SET TASK: Nothing but the lines from the one containing "0.56), 0.35, 1)" down to the one containing "bpy.context.view_layer.update()", both included, should be echoed, and each exactly as it stands.

SUPPLIED DATA:
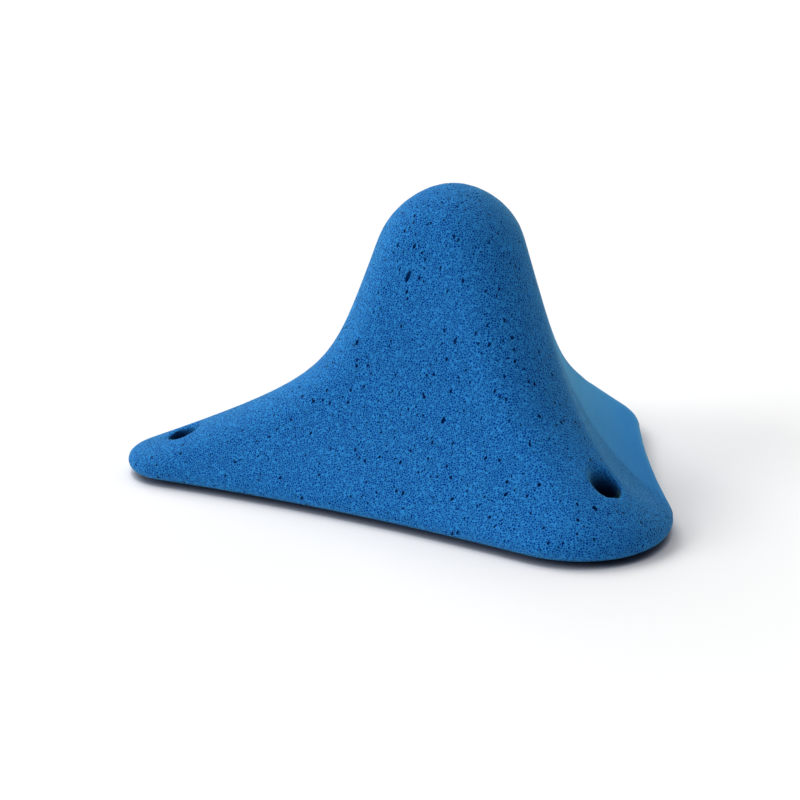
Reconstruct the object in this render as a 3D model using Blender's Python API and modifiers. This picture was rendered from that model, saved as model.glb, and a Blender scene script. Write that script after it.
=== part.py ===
"""Screw-on pinch hold for a climbing wall: a cast body with three legs and a steel washer in each recess.

The flat back lies at z = 0 and +Z points away from the wall. The origin is the foot of the peak's axis.
The long leg points along -X, and the two short legs lie either side of +X.
"""

import math
from collections import namedtuple

import bmesh
import bpy
from mathutils import Vector

MM = 0.001

# Plan of the back, measured from the peak's axis
LONG_LEG = 153.5 * MM
SHORT_LEG = 112.5 * MM
SHORT_LEG_ANGLE = math.radians(51)
LONG_TIP_RADIUS = 22.5 * MM
SHORT_TIP_RADIUS = 43 * MM
LONG_SIDE_SAG = 4.6 * MM
SHORT_SIDE_SAG = 2 * MM
EDGE_RADIUS = 4.5 * MM

# The peak is a ball swept down three ridges, with flat faces between them
HEIGHT = 131 * MM
PEAK_RADIUS = 23.5 * MM
RIDGE_ANGLE = math.radians(22.4)
PEAK_LEAN = 6.1 * MM

# Where the ridges and faces would reach the back if the short legs kept their sharp ridges to the end
RIDGE_FOOT = 123 * MM
RIDGE_FOOT_ANGLE = math.radians(56)
RIDGE_FOOT_RADIUS = 11 * MM
FACE_SAG = 0.5 * MM
BLUNTING_HEIGHT = 8 * MM

# How the steep flanks turn out into the legs and the webs between them
BEND_HEIGHT = 39.5 * MM
BEND_SOFTNESS = 9.8 * MM

# Screw recesses, each on the axis of its leg and set in from the end of it
LONG_HOLE_INSET = 25.5 * MM
SHORT_HOLE_INSET = 23.5 * MM
RECESS_RADIUS = 6.3 * MM
LONG_MOUTH_HEIGHT = 14 * MM
SHORT_MOUTH_HEIGHT = 24.7 * MM
MOUTH_ROUNDING = 9 * MM
MOUTH_TURN = math.radians(55)
SEAT_HEIGHT = 9 * MM
WASHER_OUTER_RADIUS = 6 * MM
WASHER_INNER_RADIUS = 3.2 * MM
WASHER_THICKNESS = 1.6 * MM
CLEARANCE = 0.3 * MM
CUT_MARGIN = 5 * MM

# How finely the surface is divided
TIP_STEPS = 16
SIDE_STEPS = 16
EDGE_STEPS = 5
FACE_STEPS = 22
DOME_STEPS = 7
MOUTH_STEPS = 6
ROUND_STEPS = 48
FACE_STEP_GROWTH = 1.5
EDGE_FIT_ROUNDS = 20
CREASE_ANGLE = math.radians(40)

BALL_HEIGHT = HEIGHT - PEAK_RADIUS

Leg = namedtuple("Leg", "angle length tip_radius foot foot_angle foot_radius hole_inset mouth_height")
LONG = Leg(
    angle=math.pi,
    length=LONG_LEG,
    tip_radius=LONG_TIP_RADIUS,
    foot=LONG_LEG,
    foot_angle=math.pi,
    foot_radius=LONG_TIP_RADIUS,
    hole_inset=LONG_HOLE_INSET,
    mouth_height=LONG_MOUTH_HEIGHT,
)
FRONT = Leg(
    angle=-SHORT_LEG_ANGLE,
    length=SHORT_LEG,
    tip_radius=SHORT_TIP_RADIUS,
    foot=RIDGE_FOOT,
    foot_angle=-RIDGE_FOOT_ANGLE,
    foot_radius=RIDGE_FOOT_RADIUS,
    hole_inset=SHORT_HOLE_INSET,
    mouth_height=SHORT_MOUTH_HEIGHT,
)
BACK = FRONT._replace(angle=SHORT_LEG_ANGLE, foot_angle=RIDGE_FOOT_ANGLE)
LEGS = {"long": LONG, "front": FRONT, "back": BACK}

Circle = namedtuple("Circle", "centre radius")
Column = namedtuple("Column", "rim normal foot ridge face")


def clear_scene():
    for old in list(bpy.data.objects):
        bpy.data.objects.remove(old, do_unlink=True)


def new_collection(name):
    collection = bpy.data.collections.new(name)
    bpy.context.scene.collection.children.link(collection)
    return collection


def new_material(name, colour, roughness, metallic):
    material = bpy.data.materials.new(name)
    material.use_nodes = True
    shader = material.node_tree.nodes["Principled BSDF"]
    shader.inputs["Base Color"].default_value = (*colour, 1)
    shader.inputs["Roughness"].default_value = roughness
    shader.inputs["Metallic"].default_value = metallic
    return material


def polar(angle, distance):
    return Vector((distance * math.cos(angle), distance * math.sin(angle)))


def heading(origin, target):
    offset = target - origin
    return math.atan2(offset.y, offset.x)


def turned_past(angle, start):
    """The same direction, as the first angle that isn't below the start."""
    return start + (angle - start) % math.tau


def side_circle(first, second, sag):
    """The circle outside the plan that touches two tip circles and hollows the side between by the sag."""
    span = (second.centre - first.centre).length
    mean_radius = (first.radius + second.radius) / 2
    radius = (span * span / 4 + sag * sag) / (2 * sag) - mean_radius
    to_first = radius + first.radius
    to_second = radius + second.radius
    along = (to_first**2 - to_second**2 + span**2) / (2 * span)
    out = math.sqrt(to_first**2 - along**2)
    direction = (second.centre - first.centre).normalized()
    outward = Vector((direction.y, -direction.x))
    return Circle(first.centre + direction * along + outward * out, radius)


def outline(tips, sags):
    """Points and outward normals, anticlockwise: for each leg the arc of its tip, then the side after it."""
    sides = [side_circle(tips[index], tips[(index + 1) % 3], sags[index]) for index in range(3)]
    points = []
    for index, tip in enumerate(tips):
        side = sides[index]
        start = heading(tip.centre, sides[index - 1].centre)
        end = turned_past(heading(tip.centre, side.centre), start)
        for step in range(TIP_STEPS):
            normal = polar(start + (end - start) * step / TIP_STEPS, 1)
            points.append((tip.centre + normal * tip.radius, normal))
        end = heading(side.centre, tips[(index + 1) % 3].centre)
        start = turned_past(heading(side.centre, tip.centre), end)
        for step in range(SIDE_STEPS):
            normal = -polar(start + (end - start) * step / SIDE_STEPS, 1)
            points.append((side.centre - normal * side.radius, normal))
    return points


def peak_directions():
    """For each column, which way its place on the ridges heads from the axis and which way the peak faces."""
    ridges = [polar(leg.angle, 1) for leg in LEGS.values()]
    faces = []
    for index, ridge in enumerate(ridges):
        along = ridges[(index + 1) % 3] - ridge
        faces.append(math.atan2(-along.x, along.y))
    directions = []
    for index, ridge in enumerate(ridges):
        start = faces[index - 1]
        end = turned_past(faces[index], start)
        for step in range(TIP_STEPS):
            directions.append((ridge, polar(start + (end - start) * step / TIP_STEPS, 1)))
        for step in range(SIDE_STEPS):
            directions.append((ridge.lerp(ridges[(index + 1) % 3], step / SIDE_STEPS), polar(end, 1)))
    return directions


def columns():
    """The plan of the back, the outline that the faces run towards and the peak's section, point by point."""
    legs = LEGS.values()
    tips = [Circle(polar(leg.angle, leg.length - leg.tip_radius), leg.tip_radius) for leg in legs]
    feet = [Circle(polar(leg.foot_angle, leg.foot - leg.foot_radius), leg.foot_radius) for leg in legs]
    back = outline(tips, [LONG_SIDE_SAG, SHORT_SIDE_SAG, LONG_SIDE_SAG])
    sharp = outline(feet, [FACE_SAG] * 3)
    for (rim, normal), (foot, _), (ridge, face) in zip(back, sharp, peak_directions()):
        yield Column(rim, normal, foot, ridge, face)


def bend(z):
    """Nothing well above the bend height, and growing evenly below it, with a soft turn between."""
    return BEND_SOFTNESS * math.log1p(math.exp((BEND_HEIGHT - z) / BEND_SOFTNESS))


def bend_slope(z):
    return 1 / (1 + math.exp((z - BEND_HEIGHT) / BEND_SOFTNESS))


def peak_point(column, z):
    """A point of the plain peak: the ridges spread downwards from the top, and the ball's width is added."""
    reach = (HEIGHT - z) * math.tan(RIDGE_ANGLE)
    rise = max(z - BALL_HEIGHT, 0)
    return column.ridge * reach + column.face * math.sqrt(PEAK_RADIUS**2 - rise**2)


def column_points(column):
    """One column of the casting, from the back face to just under the top, as (place, z) pairs.

    The rounded edge has to run into the face without a crease, so the two are fitted to each other in turns.
    """
    blunting = column.rim - column.foot
    facing = Vector((0, 1))
    for _ in range(EDGE_FIT_ROUNDS):
        meet = EDGE_RADIUS * (1 + facing.y)
        start = column.foot - column.normal * EDGE_RADIUS * (1 - facing.x)
        flare = (start - peak_point(column, meet)) / bend(meet)
        spread = column.ridge * math.tan(RIDGE_ANGLE) + flare * bend_slope(meet) + blunting / BLUNTING_HEIGHT
        facing = Vector((1, spread.dot(column.normal))).normalized()
    points = []
    end = math.atan2(facing.y, facing.x)
    for step in range(EDGE_STEPS):
        angle = (end + math.pi / 2) * step / EDGE_STEPS - math.pi / 2
        inset = EDGE_RADIUS * (1 - math.cos(angle))
        points.append((column.rim - column.normal * inset, EDGE_RADIUS * (1 + math.sin(angle))))
    heights = []
    for step in range(FACE_STEPS):
        heights.append(meet + (BALL_HEIGHT - meet) * (step / FACE_STEPS) ** FACE_STEP_GROWTH)
    for step in range(DOME_STEPS):
        heights.append(BALL_HEIGHT + PEAK_RADIUS * math.sin(math.pi / 2 * step / DOME_STEPS))
    for z in heights:
        place = peak_point(column, z) + flare * bend(z) + blunting * math.exp((meet - z) / BLUNTING_HEIGHT)
        points.append((place, z))
    return points


def leaned(place, z):
    """The peak leans towards the long leg."""
    return Vector((place.x - PEAK_LEAN * z / HEIGHT, place.y, z))


def build_body(parts, material):
    """The casting, lofted from the plan outline at the back to the ball at the top of the peak."""
    mesh = bmesh.new()
    rows = []
    for column in columns():
        rows.append([mesh.verts.new(leaned(place, z)) for place, z in column_points(column)])
    top = mesh.verts.new(leaned(Vector((0, 0)), HEIGHT))
    for row, following in zip(rows, rows[1:] + rows[:1]):
        for level in range(len(row) - 1):
            mesh.faces.new((row[level], following[level], following[level + 1], row[level + 1]))
        mesh.faces.new((row[-1], following[-1], top))
    mesh.faces.new([row[0] for row in reversed(rows)])
    bmesh.ops.recalc_face_normals(mesh, faces=mesh.faces)
    body = bpy.data.objects.new("hold_body", bpy.data.meshes.new("hold_body"))
    mesh.to_mesh(body.data)
    mesh.free()
    body.data.materials.append(material)
    parts.objects.link(body)
    return body


def finish_shape(obj):
    """Applies the modifiers, then shades the round faces smooth and keeps the creases."""
    graph = bpy.context.evaluated_depsgraph_get()
    obj.data = bpy.data.meshes.new_from_object(obj.evaluated_get(graph))
    obj.modifiers.clear()
    obj.data.shade_smooth()
    obj.data.set_sharp_from_angle(angle=CREASE_ANGLE)


def turned(name, profile, ring=False):
    """A solid turned about its own upright axis from (distance, height) pairs."""
    mesh = bpy.data.meshes.new(name)
    edges = [(index, index + 1) for index in range(len(profile) - 1)]
    if ring:
        edges.append((len(profile) - 1, 0))
    mesh.from_pydata([(distance, 0, height) for distance, height in profile], edges, [])
    solid = bpy.data.objects.new(name, mesh)
    turn = solid.modifiers.new("Turn", "SCREW")
    turn.steps = ROUND_STEPS
    turn.render_steps = ROUND_STEPS
    turn.use_merge_vertices = True
    turn.merge_threshold = 0.1 * MM
    return solid


def recess_cutter(cutters, name, place, mouth_height):
    """A turned plug: a mouth rounded on its uphill side, the recess, and the screw's way through the back."""
    floor = SEAT_HEIGHT - WASHER_THICKNESS - CLEARANCE
    mouth = []
    for step in range(MOUTH_STEPS + 1):
        angle = MOUTH_TURN * (1 - step / MOUTH_STEPS)
        distance = RECESS_RADIUS + MOUTH_ROUNDING * (1 - math.cos(angle))
        mouth.append((distance, mouth_height + MOUTH_ROUNDING * math.sin(angle)))
    profile = [(0, BEND_HEIGHT), (mouth[0][0], BEND_HEIGHT)]
    profile += mouth
    profile += [(RECESS_RADIUS, floor), (WASHER_INNER_RADIUS, floor)]
    profile += [(WASHER_INNER_RADIUS, -CUT_MARGIN), (0, -CUT_MARGIN)]
    cutter = turned(name, profile)
    cutter.location = place
    cutter.hide_render = True
    cutter.display_type = "WIRE"
    cutters.objects.link(cutter)
    return cutter


def build_washer(parts, name, place, material):
    """A flat steel ring."""
    bottom = SEAT_HEIGHT - WASHER_THICKNESS
    profile = [
        (WASHER_OUTER_RADIUS, SEAT_HEIGHT),
        (WASHER_OUTER_RADIUS, bottom),
        (WASHER_INNER_RADIUS, bottom),
        (WASHER_INNER_RADIUS, SEAT_HEIGHT),
    ]
    washer = turned(name, profile, ring=True)
    washer.location = place
    washer.data.materials.append(material)
    parts.objects.link(washer)
    finish_shape(washer)


def main():
    clear_scene()
    parts = new_collection("pinch_hold")
    cutters = new_collection("cutters")
    polyurethane = new_material("blue_polyurethane", (0.014, 0.15, 0.5), 0.8, 0)
    steel = new_material("washer_steel", (0.55, 0.55, 0.56), 0.35, 1)
    body = build_body(parts, polyurethane)
    for name, leg in LEGS.items():
        place = polar(leg.angle, leg.length - leg.hole_inset).to_3d()
        cut = body.modifiers.new(f"recess_{name}", "BOOLEAN")
        cut.object = recess_cutter(cutters, f"recess_{name}_cutter", place, leg.mouth_height)
        cut.operation = "DIFFERENCE"
        cut.use_self = True
        build_washer(parts, f"washer_{name}", place, steel)
    finish_shape(body)


main()
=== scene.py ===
"""A screw-on pinch hold for a climbing wall, cast in blue polyurethane, on a white studio floor.

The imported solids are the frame. Here the casting gets its fine surface and its bubbles, and the washers
their finish.
"""

import math
import random

import bpy
from mathutils import Matrix, Vector


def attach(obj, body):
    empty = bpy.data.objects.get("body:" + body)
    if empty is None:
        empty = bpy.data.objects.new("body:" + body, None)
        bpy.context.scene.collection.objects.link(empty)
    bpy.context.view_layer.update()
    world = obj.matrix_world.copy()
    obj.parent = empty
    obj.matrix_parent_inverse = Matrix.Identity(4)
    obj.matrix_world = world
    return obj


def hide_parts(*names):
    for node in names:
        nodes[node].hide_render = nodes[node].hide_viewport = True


MM = 0.001

# Camera, at the height and distance that the perspective of the object gives
CAMERA_PLACE = (-0.0047, -0.5539, 0.2243)
CAMERA_TILT = math.radians(71)
CAMERA_TURN = math.radians(2.5)
CAMERA_LENS = 58.75
CAMERA_SENSOR = 36

# Light: a faint surround, and soft sources by turn from +X, height, strength and spread, angles in degrees
SURROUND_LIGHT = 0.11
SOFT_SOURCES = {
    "behind": (130, 45, 1.8, 50),
    "left": (170, 45, 0.47, 30),
    "low left": (200, 25, 1.38, 30),
    "right": (45, 45, 0.4, 50),
    "above": (0, 88, 0.55, 40),
}

# Floor, a little below the back of the hold, with painted shade close under its edge
FLOOR_SIZE = 60
FLOOR_GAP = 1.8 * MM
FLOOR_COLOUR = (0.96, 0.96, 0.96, 1)
PAINTED_FLOOR_SHADE_COLOUR = (0.05, 0.09, 0.2, 1)
FLOOR_SHADE_REACH = 3.5 * MM
FLOOR_SHADE_POWER = 1.7
FLOOR_SHADE_SAMPLES = 8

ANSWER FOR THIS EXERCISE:
    steel = new_material("washer_steel", (0.55, 0.55, 0.56), 0.35, 1)
    body = build_body(parts, polyurethane)
    for name, leg in LEGS.items():
        place = polar(leg.angle, leg.length - leg.hole_inset).to_3d()
        cut = body.modifiers.new(f"recess_{name}", "BOOLEAN")
        cut.object = recess_cutter(cutters, f"recess_{name}_cutter", place, leg.mouth_height)
        cut.operation = "DIFFERENCE"
        cut.use_self = True
        build_washer(parts, f"washer_{name}", place, steel)
    finish_shape(body)


main()
=== scene.py ===
"""A screw-on pinch hold for a climbing wall, cast in blue polyurethane, on a white studio floor.

The imported solids are the frame. Here the casting gets its fine surface and its bubbles, and the washers
their finish.
"""

import math
import random

import bpy
from mathutils import Matrix, Vector


def attach(obj, body):
    empty = bpy.data.objects.get("body:" + body)
    if empty is None:
        empty = bpy.data.objects.new("body:" + body, None)
        bpy.context.scene.collection.objects.link(empty)
    bpy.context.view_layer.update()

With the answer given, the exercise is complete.